After a day of extraordinary drama, Andy Murray will need to take a deep breath. With four of the biggest threats left in his half of the draw going out of the tournament, the 26-year-old Scot should take as much satisfaction from the fact that he came through his second-round match here unscathed as he did from the quality of his tennis.
Murray's comprehensive 6-3, 6-3, 7-5 victory over Lu Yen-hsun, of Chinese Taipei, took him through to the third round, in which he will face Spain's Tommy Robredo, the world No 29. For once, however, Murray will surely be unable to resist the temptation to look further ahead in the draw. Rafael Nadal, a potential semi-final opponent, had already gone out of the tournament and the Spaniard was joined on the list of the fallen by Roger Federer, Jo-Wilfried Tsonga, John Isner and Marin Cilic, who were all in Murray's section.
The highest-ranked player the world No 2 can now meet before the semi-finals is Russia's Mikhail Youzhny, the world No 20, who needed five sets to beat Canada's Vasek Pospisil, the world No 103. The highest-ranked player Murray can meet in the semi-finals is Nicolas Almagro, the world No 11.
Murray, nevertheless, still insisted that he would take one opponent at a time. "I'll just concentrate on my next match – I'm playing a tough player, a very experienced guy," he said. "Everybody was so obsessed with how the draw was before the tournament started. Now everybody wants to change their views on it because a few guys have lost. There's top players still left in, and there's a lot of young guys as well coming through."

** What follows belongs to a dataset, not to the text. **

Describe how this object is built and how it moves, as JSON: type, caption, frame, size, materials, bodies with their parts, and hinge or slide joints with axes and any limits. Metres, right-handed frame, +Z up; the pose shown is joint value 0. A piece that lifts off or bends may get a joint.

The Scot admitted that the day's remarkable events had made him wary of the surface on Court One, though both he and Lu looked comfortable on their feet. Murray's second successive straight-sets victory was his 13th win in a row on grass and preserved his record of always making the third round here.
"When a lot of players get injured, the one thing is you may be a little tentative yourself at the beginning of the matches, maybe not feel that comfortable, not throw yourself around the court," he said. "But after the first few games, that normally goes away."
Lu, the world No 75, has never won a title on the main tour, but the 29-year-old performs well on grass, as he showed when beating Andy Roddick en route to the quarter-finals here three years ago. Murray, moreover, knew from personal experience how tough an opponent Lu can be, having lost to him in the first round of the Beijing Olympics five years ago. Murray, nevertheless, had won their only subsequent meeting, in Indian Wells earlier this year, and the Scot is in a rich vein of form, having won the title at Queen's Club.
As he did in his first-round victory over Benjamin Becker, Murray remained focused on his task throughout. The Scot served well, hitting 11 aces and winning 85 per cent of the points when his first serve found the target, and made only 14 unforced errors. His total of 41 winners was evidence of the quality of his attacking play. If there was a criticism to be made, he perhaps should have converted more than four of his 15 break points.
After the first five games, Murray might have been expecting a much more demanding test as Lu came out shooting from the hip. With Murray regularly at full stretch as Lu found his range immediately, the Scot had to defend three break points when he served at 2-2. He saved each of them with big serves and from that moment the match turned.
As Lu's level suddenly dipped, Murray broke to lead 4-2 but let his opponent off the hook when he had two set points two games later. He made no mistake in the following game, however, wrapping up the set with two consecutive aces. Murray broke in the opening game of the second set, which he rounded off with another break of serve, as Lu served a double-fault on the Scot's third set point.
Lu responded well and went on the attack in the third set in a final attempt to turn the tide. He saved a match point when he served at 4-5, but two games later Murray completed victory as his opponent, under pressure, hit a backhand long.
"I think it went pretty well," Murray said. "He started off pretty well, and then I think he had a few break points at 2-2 in the first set. Then when I saved them, I started to settle down a bit, and he made a few more mistakes. But the third set was high-quality. I was putting a lot of pressure on him, and he kept coming up with some good shots on break points, so I did well to finish it in three sets."
As for Robredo, Murray will not underestimate the 31-year-old Spaniard. "He's a tough player," Murray said. "He had a good win today against [Nicolas] Mahut, who has been playing well on the grass. He's very, very experienced. He's extremely fit.
"He won three matches in a row at the French from two sets to love down. He fights right until the last point. Last year he had some injury problems. When he's not injured, he's been in the top 20 in the world for a number of years. He knows how to win tennis matches."